DIRECTION. For this exercise, write out exactly, and only, the lines running from the line that contains "tray_shell();" through the line that contains "imported = [obj".

DATASET EXCERPT.
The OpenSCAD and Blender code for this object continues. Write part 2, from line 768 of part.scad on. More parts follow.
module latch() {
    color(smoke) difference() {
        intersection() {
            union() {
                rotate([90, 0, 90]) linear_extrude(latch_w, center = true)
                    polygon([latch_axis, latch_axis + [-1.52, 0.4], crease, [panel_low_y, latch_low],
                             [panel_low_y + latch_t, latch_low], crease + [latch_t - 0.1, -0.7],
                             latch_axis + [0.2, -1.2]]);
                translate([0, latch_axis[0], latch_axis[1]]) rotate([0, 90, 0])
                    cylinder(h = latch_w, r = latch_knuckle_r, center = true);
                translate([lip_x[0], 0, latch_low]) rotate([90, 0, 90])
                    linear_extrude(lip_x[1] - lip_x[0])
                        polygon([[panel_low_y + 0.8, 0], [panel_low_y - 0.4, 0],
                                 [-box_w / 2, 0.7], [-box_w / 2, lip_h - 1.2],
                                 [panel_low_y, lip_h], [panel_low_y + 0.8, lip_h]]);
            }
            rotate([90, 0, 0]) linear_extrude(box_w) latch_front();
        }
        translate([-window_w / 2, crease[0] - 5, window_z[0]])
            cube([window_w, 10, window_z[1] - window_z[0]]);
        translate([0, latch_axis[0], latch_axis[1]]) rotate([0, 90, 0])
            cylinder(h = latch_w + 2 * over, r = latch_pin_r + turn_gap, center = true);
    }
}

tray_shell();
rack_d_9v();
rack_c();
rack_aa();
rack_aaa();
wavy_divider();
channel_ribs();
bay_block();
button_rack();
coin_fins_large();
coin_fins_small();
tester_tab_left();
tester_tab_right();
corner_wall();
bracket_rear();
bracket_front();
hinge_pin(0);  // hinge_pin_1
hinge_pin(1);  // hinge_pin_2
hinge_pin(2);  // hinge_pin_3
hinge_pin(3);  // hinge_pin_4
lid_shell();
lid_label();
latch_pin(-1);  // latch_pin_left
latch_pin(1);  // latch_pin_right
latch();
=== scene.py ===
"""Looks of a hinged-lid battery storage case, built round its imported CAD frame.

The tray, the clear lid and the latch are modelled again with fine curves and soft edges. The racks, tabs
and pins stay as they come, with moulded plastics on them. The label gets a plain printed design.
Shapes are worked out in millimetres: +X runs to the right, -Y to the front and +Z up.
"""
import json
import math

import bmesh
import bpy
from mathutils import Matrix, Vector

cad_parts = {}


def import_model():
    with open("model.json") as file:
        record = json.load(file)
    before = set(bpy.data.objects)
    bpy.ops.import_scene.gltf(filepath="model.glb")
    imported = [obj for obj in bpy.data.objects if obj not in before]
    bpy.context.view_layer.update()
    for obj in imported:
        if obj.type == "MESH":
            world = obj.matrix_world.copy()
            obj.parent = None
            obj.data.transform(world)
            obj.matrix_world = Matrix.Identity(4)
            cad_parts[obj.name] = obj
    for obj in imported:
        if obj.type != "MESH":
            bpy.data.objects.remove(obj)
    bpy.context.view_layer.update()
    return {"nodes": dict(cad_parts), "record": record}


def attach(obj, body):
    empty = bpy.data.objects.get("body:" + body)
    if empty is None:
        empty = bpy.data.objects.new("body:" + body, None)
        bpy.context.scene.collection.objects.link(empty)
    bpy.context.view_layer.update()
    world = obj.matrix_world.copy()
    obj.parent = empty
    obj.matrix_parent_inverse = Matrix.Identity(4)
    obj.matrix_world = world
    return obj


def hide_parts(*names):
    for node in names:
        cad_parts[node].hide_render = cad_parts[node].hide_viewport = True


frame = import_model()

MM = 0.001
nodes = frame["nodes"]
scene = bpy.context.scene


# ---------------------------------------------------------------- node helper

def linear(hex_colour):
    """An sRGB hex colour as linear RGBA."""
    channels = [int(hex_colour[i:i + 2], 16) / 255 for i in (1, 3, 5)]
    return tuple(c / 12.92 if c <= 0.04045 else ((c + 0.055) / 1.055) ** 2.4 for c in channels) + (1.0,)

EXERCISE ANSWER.
tray_shell();
rack_d_9v();
rack_c();
rack_aa();
rack_aaa();
wavy_divider();
channel_ribs();
bay_block();
button_rack();
coin_fins_large();
coin_fins_small();
tester_tab_left();
tester_tab_right();
corner_wall();
bracket_rear();
bracket_front();
hinge_pin(0);  // hinge_pin_1
hinge_pin(1);  // hinge_pin_2
hinge_pin(2);  // hinge_pin_3
hinge_pin(3);  // hinge_pin_4
lid_shell();
lid_label();
latch_pin(-1);  // latch_pin_left
latch_pin(1);  // latch_pin_right
latch();
=== scene.py ===
"""Looks of a hinged-lid battery storage case, built round its imported CAD frame.

The tray, the clear lid and the latch are modelled again with fine curves and soft edges. The racks, tabs
and pins stay as they come, with moulded plastics on them. The label gets a plain printed design.
Shapes are worked out in millimetres: +X runs to the right, -Y to the front and +Z up.
"""
import json
import math

import bmesh
import bpy
from mathutils import Matrix, Vector

cad_parts = {}


def import_model():
    with open("model.json") as file:
        record = json.load(file)
    before = set(bpy.data.objects)
    bpy.ops.import_scene.gltf(filepath="model.glb")
    imported = [obj for obj in bpy.data.objects if obj not in before]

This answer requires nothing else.